Norman Ramsey

Visiting Assistant Professor of Computer Sciences (1995)

B.A., physics, Princeton University, 1983; M.S., physics, Cornell University, 1986; Ph.D., computer science, Princeton University, 1993

Professor Ramsey's research emphasizes tools and techniques for building parts of programming environments, including assemblers, linkers, compilers, debuggers, and object-code instrumentors. He is especially interested in techniques for making retargetable tools. He is the primary creator of the New Jersey Machine-Code Toolkit, which helps generate the machine-dependent code used in such applications. The toolkit uses a compact machine-description language that relates symbolic and binary representations of instructions. Specifications for the MIPS R300, SPARC, Intel Pentium, and PowerPC 604 range in size from 130 to 500 lines.

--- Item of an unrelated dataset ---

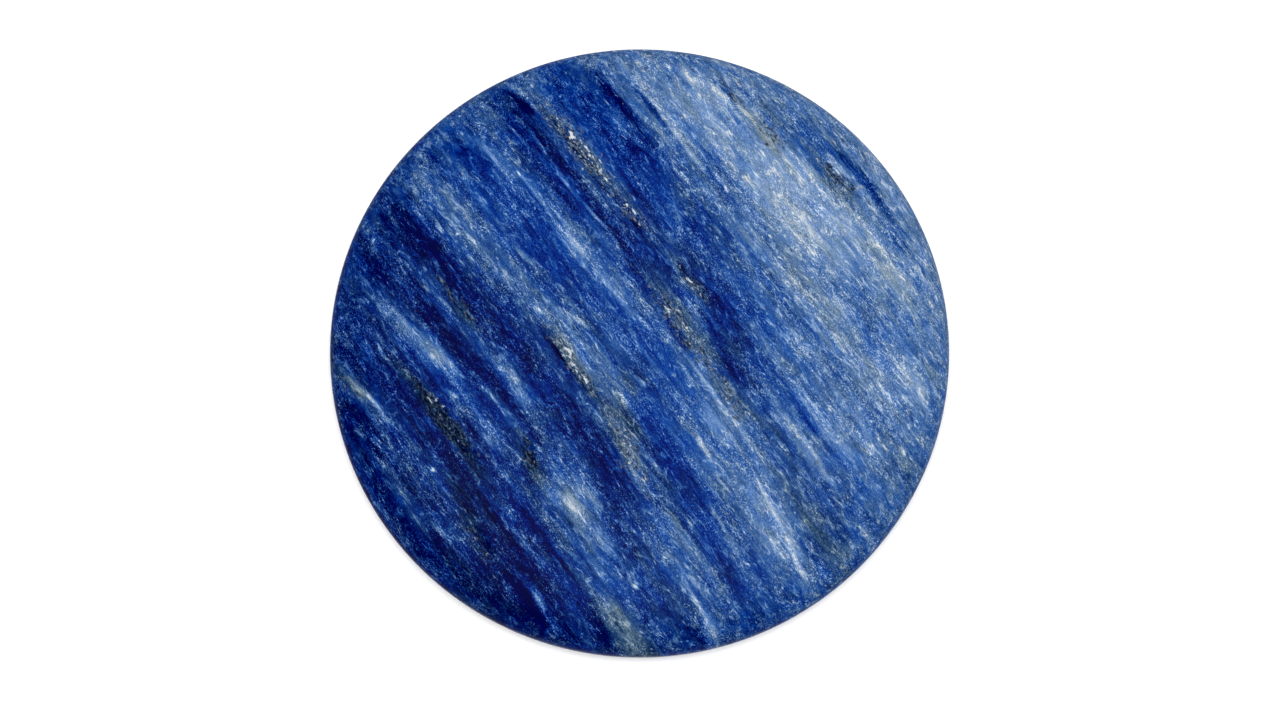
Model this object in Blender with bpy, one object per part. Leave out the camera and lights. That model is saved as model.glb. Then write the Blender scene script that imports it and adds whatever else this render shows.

From a specification, the toolkit derives the machine-dependent logic used in assembly, linking, analysis, etc. The toolkit's specification language also provides a high-level notation which can be used to recognize instructions, e.g., for object-code instrumentation or analysis.

Professor Ramsey is also interested in literate programming - the art of presenting programs primarly as documents to be read by people, and only secondarily to be executed by machine. He created the Spiderweb tool for building language-dependent literate-programming tools, as well as noweb, the first and most widely used language-independent literate-programming tool.